--- START ---
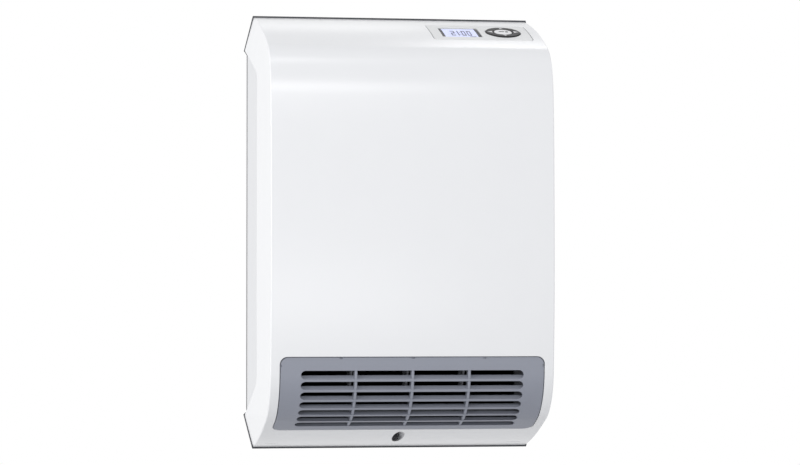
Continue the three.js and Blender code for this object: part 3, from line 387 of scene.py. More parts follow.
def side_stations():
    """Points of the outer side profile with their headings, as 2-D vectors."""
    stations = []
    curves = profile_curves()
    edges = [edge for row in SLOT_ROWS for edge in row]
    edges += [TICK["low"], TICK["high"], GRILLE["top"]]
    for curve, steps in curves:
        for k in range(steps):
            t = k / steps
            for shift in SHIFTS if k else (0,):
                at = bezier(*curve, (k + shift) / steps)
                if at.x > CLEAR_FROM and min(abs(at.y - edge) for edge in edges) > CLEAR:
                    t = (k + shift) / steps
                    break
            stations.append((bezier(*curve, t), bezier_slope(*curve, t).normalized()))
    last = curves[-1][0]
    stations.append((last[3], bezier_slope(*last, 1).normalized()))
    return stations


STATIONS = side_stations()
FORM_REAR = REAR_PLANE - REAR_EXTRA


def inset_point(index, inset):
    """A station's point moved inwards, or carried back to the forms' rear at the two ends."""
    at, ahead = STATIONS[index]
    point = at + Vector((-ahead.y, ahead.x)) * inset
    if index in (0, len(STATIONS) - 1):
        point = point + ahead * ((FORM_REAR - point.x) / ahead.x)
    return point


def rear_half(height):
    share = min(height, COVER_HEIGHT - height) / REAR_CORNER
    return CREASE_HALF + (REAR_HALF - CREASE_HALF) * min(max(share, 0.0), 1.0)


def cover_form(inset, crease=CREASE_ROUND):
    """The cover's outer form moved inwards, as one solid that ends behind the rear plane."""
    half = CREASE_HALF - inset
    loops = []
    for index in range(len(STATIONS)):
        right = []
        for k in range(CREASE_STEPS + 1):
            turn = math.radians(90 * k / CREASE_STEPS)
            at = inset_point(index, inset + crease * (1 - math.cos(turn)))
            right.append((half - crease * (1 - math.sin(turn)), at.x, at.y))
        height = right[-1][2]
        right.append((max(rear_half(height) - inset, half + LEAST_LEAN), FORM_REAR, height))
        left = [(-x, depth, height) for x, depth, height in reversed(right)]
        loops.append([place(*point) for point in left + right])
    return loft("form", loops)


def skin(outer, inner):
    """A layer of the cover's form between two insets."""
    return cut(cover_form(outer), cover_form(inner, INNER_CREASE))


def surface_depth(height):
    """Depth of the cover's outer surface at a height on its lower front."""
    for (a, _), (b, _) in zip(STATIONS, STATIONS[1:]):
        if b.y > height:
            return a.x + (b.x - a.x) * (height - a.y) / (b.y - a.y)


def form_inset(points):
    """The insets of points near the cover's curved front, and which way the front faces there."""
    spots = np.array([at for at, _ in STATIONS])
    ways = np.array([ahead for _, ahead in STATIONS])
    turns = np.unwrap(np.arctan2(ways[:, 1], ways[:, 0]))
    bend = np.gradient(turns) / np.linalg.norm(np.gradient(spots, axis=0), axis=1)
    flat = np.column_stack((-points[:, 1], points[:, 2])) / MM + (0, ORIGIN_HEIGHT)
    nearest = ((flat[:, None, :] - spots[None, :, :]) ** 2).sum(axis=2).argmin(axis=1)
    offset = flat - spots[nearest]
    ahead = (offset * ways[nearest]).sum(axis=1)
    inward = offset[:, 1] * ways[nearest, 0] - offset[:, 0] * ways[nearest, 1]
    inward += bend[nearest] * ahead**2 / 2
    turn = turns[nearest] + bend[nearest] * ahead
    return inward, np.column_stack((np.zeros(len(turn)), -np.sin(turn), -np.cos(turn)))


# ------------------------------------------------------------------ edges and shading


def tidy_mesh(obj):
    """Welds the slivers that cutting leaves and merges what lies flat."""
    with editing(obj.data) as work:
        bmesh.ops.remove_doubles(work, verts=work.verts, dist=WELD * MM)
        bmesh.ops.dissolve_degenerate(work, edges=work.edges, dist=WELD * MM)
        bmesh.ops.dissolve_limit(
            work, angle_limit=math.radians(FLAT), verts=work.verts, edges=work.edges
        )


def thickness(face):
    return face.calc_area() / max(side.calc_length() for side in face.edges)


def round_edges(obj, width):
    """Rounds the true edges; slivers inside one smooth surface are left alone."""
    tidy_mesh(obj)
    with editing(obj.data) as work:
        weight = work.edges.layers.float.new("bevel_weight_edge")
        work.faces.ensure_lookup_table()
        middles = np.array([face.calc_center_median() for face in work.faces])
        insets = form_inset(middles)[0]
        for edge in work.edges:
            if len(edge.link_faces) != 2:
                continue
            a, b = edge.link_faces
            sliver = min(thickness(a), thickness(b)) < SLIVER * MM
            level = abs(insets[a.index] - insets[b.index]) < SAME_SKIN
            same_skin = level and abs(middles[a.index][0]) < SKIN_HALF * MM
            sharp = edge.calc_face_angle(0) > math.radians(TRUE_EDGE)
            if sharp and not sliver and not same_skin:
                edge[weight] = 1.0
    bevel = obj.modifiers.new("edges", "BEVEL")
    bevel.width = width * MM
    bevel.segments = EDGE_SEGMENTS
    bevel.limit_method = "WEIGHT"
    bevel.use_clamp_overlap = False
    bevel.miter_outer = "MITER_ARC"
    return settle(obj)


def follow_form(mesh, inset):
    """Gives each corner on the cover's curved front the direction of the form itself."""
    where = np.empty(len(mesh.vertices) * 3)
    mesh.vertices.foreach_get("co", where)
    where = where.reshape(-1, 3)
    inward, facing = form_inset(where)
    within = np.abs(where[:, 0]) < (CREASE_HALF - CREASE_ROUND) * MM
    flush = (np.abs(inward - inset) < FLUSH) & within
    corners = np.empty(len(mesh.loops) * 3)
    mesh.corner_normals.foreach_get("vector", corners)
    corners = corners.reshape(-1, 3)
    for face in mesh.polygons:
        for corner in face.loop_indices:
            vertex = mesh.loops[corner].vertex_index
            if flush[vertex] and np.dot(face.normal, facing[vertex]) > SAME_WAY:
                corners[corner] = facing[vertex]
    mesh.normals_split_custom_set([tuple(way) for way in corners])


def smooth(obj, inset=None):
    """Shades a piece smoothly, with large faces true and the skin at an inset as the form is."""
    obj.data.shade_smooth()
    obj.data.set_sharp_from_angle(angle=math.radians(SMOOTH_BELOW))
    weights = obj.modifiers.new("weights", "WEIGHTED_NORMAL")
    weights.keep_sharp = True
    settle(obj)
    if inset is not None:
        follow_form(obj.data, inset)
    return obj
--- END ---
[Instruction]: Please reproduce the entire listing, exactly as shown.

[Answer to the problem]:
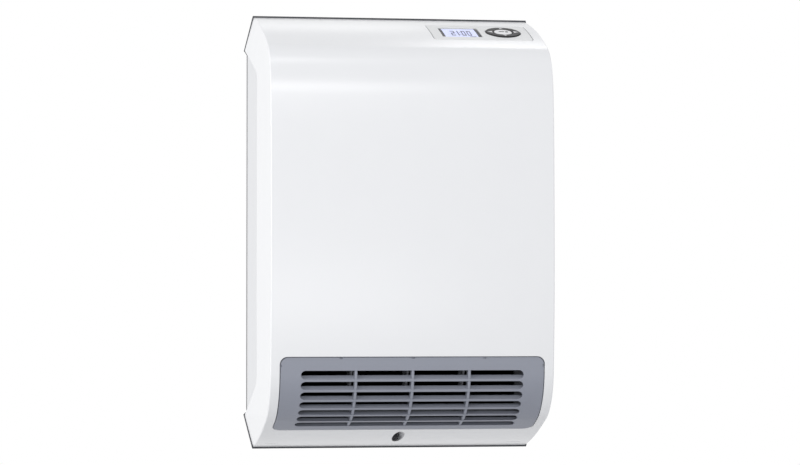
Continue the three.js and Blender code for this object: part 3, from line 387 of scene.py. More parts follow.
def side_stations():
    """Points of the outer side profile with their headings, as 2-D vectors."""
    stations = []
    curves = profile_curves()
    edges = [edge for row in SLOT_ROWS for edge in row]
    edges += [TICK["low"], TICK["high"], GRILLE["top"]]
    for curve, steps in curves:
        for k in range(steps):
            t = k / steps
            for shift in SHIFTS if k else (0,):
                at = bezier(*curve, (k + shift) / steps)
                if at.x > CLEAR_FROM and min(abs(at.y - edge) for edge in edges) > CLEAR:
                    t = (k + shift) / steps
                    break
            stations.append((bezier(*curve, t), bezier_slope(*curve, t).normalized()))
    last = curves[-1][0]
    stations.append((last[3], bezier_slope(*last, 1).normalized()))
    return stations


STATIONS = side_stations()
FORM_REAR = REAR_PLANE - REAR_EXTRA


def inset_point(index, inset):
    """A station's point moved inwards, or carried back to the forms' rear at the two ends."""
    at, ahead = STATIONS[index]
    point = at + Vector((-ahead.y, ahead.x)) * inset
    if index in (0, len(STATIONS) - 1):
        point = point + ahead * ((FORM_REAR - point.x) / ahead.x)
    return point


def rear_half(height):
    share = min(height, COVER_HEIGHT - height) / REAR_CORNER
    return CREASE_HALF + (REAR_HALF - CREASE_HALF) * min(max(share, 0.0), 1.0)


def cover_form(inset, crease=CREASE_ROUND):
    """The cover's outer form moved inwards, as one solid that ends behind the rear plane."""
    half = CREASE_HALF - inset
    loops = []
    for index in range(len(STATIONS)):
        right = []
        for k in range(CREASE_STEPS + 1):
            turn = math.radians(90 * k / CREASE_STEPS)
            at = inset_point(index, inset + crease * (1 - math.cos(turn)))
            right.append((half - crease * (1 - math.sin(turn)), at.x, at.y))
        height = right[-1][2]
        right.append((max(rear_half(height) - inset, half + LEAST_LEAN), FORM_REAR, height))
        left = [(-x, depth, height) for x, depth, height in reversed(right)]
        loops.append([place(*point) for point in left + right])
    return loft("form", loops)


def skin(outer, inner):
    """A layer of the cover's form between two insets."""
    return cut(cover_form(outer), cover_form(inner, INNER_CREASE))


def surface_depth(height):
    """Depth of the cover's outer surface at a height on its lower front."""
    for (a, _), (b, _) in zip(STATIONS, STATIONS[1:]):
        if b.y > height:
            return a.x + (b.x - a.x) * (height - a.y) / (b.y - a.y)


def form_inset(points):
    """The insets of points near the cover's curved front, and which way the front faces there."""
    spots = np.array([at for at, _ in STATIONS])
    ways = np.array([ahead for _, ahead in STATIONS])
    turns = np.unwrap(np.arctan2(ways[:, 1], ways[:, 0]))
    bend = np.gradient(turns) / np.linalg.norm(np.gradient(spots, axis=0), axis=1)
    flat = np.column_stack((-points[:, 1], points[:, 2])) / MM + (0, ORIGIN_HEIGHT)
    nearest = ((flat[:, None, :] - spots[None, :, :]) ** 2).sum(axis=2).argmin(axis=1)
    offset = flat - spots[nearest]
    ahead = (offset * ways[nearest]).sum(axis=1)
    inward = offset[:, 1] * ways[nearest, 0] - offset[:, 0] * ways[nearest, 1]
    inward += bend[nearest] * ahead**2 / 2
    turn = turns[nearest] + bend[nearest] * ahead
    return inward, np.column_stack((np.zeros(len(turn)), -np.sin(turn), -np.cos(turn)))


# ------------------------------------------------------------------ edges and shading


def tidy_mesh(obj):
    """Welds the slivers that cutting leaves and merges what lies flat."""
    with editing(obj.data) as work:
        bmesh.ops.remove_doubles(work, verts=work.verts, dist=WELD * MM)
        bmesh.ops.dissolve_degenerate(work, edges=work.edges, dist=WELD * MM)
        bmesh.ops.dissolve_limit(
            work, angle_limit=math.radians(FLAT), verts=work.verts, edges=work.edges
        )


def thickness(face):
    return face.calc_area() / max(side.calc_length() for side in face.edges)


def round_edges(obj, width):
    """Rounds the true edges; slivers inside one smooth surface are left alone."""
    tidy_mesh(obj)
    with editing(obj.data) as work:
        weight = work.edges.layers.float.new("bevel_weight_edge")
        work.faces.ensure_lookup_table()
        middles = np.array([face.calc_center_median() for face in work.faces])
        insets = form_inset(middles)[0]
        for edge in work.edges:
            if len(edge.link_faces) != 2:
                continue
            a, b = edge.link_faces
            sliver = min(thickness(a), thickness(b)) < SLIVER * MM
            level = abs(insets[a.index] - insets[b.index]) < SAME_SKIN
            same_skin = level and abs(middles[a.index][0]) < SKIN_HALF * MM
            sharp = edge.calc_face_angle(0) > math.radians(TRUE_EDGE)
            if sharp and not sliver and not same_skin:
                edge[weight] = 1.0
    bevel = obj.modifiers.new("edges", "BEVEL")
    bevel.width = width * MM
    bevel.segments = EDGE_SEGMENTS
    bevel.limit_method = "WEIGHT"
    bevel.use_clamp_overlap = False
    bevel.miter_outer = "MITER_ARC"
    return settle(obj)


def follow_form(mesh, inset):
    """Gives each corner on the cover's curved front the direction of the form itself."""
    where = np.empty(len(mesh.vertices) * 3)
    mesh.vertices.foreach_get("co", where)
    where = where.reshape(-1, 3)
    inward, facing = form_inset(where)
    within = np.abs(where[:, 0]) < (CREASE_HALF - CREASE_ROUND) * MM
    flush = (np.abs(inward - inset) < FLUSH) & within
    corners = np.empty(len(mesh.loops) * 3)
    mesh.corner_normals.foreach_get("vector", corners)
    corners = corners.reshape(-1, 3)
    for face in mesh.polygons:
        for corner in face.loop_indices:
            vertex = mesh.loops[corner].vertex_index
            if flush[vertex] and np.dot(face.normal, facing[vertex]) > SAME_WAY:
                corners[corner] = facing[vertex]
    mesh.normals_split_custom_set([tuple(way) for way in corners])


def smooth(obj, inset=None):
    """Shades a piece smoothly, with large faces true and the skin at an inset as the form is."""
    obj.data.shade_smooth()
    obj.data.set_sharp_from_angle(angle=math.radians(SMOOTH_BELOW))
    weights = obj.modifiers.new("weights", "WEIGHTED_NORMAL")
    weights.keep_sharp = True
    settle(obj)
    if inset is not None:
        follow_form(obj.data, inset)
    return obj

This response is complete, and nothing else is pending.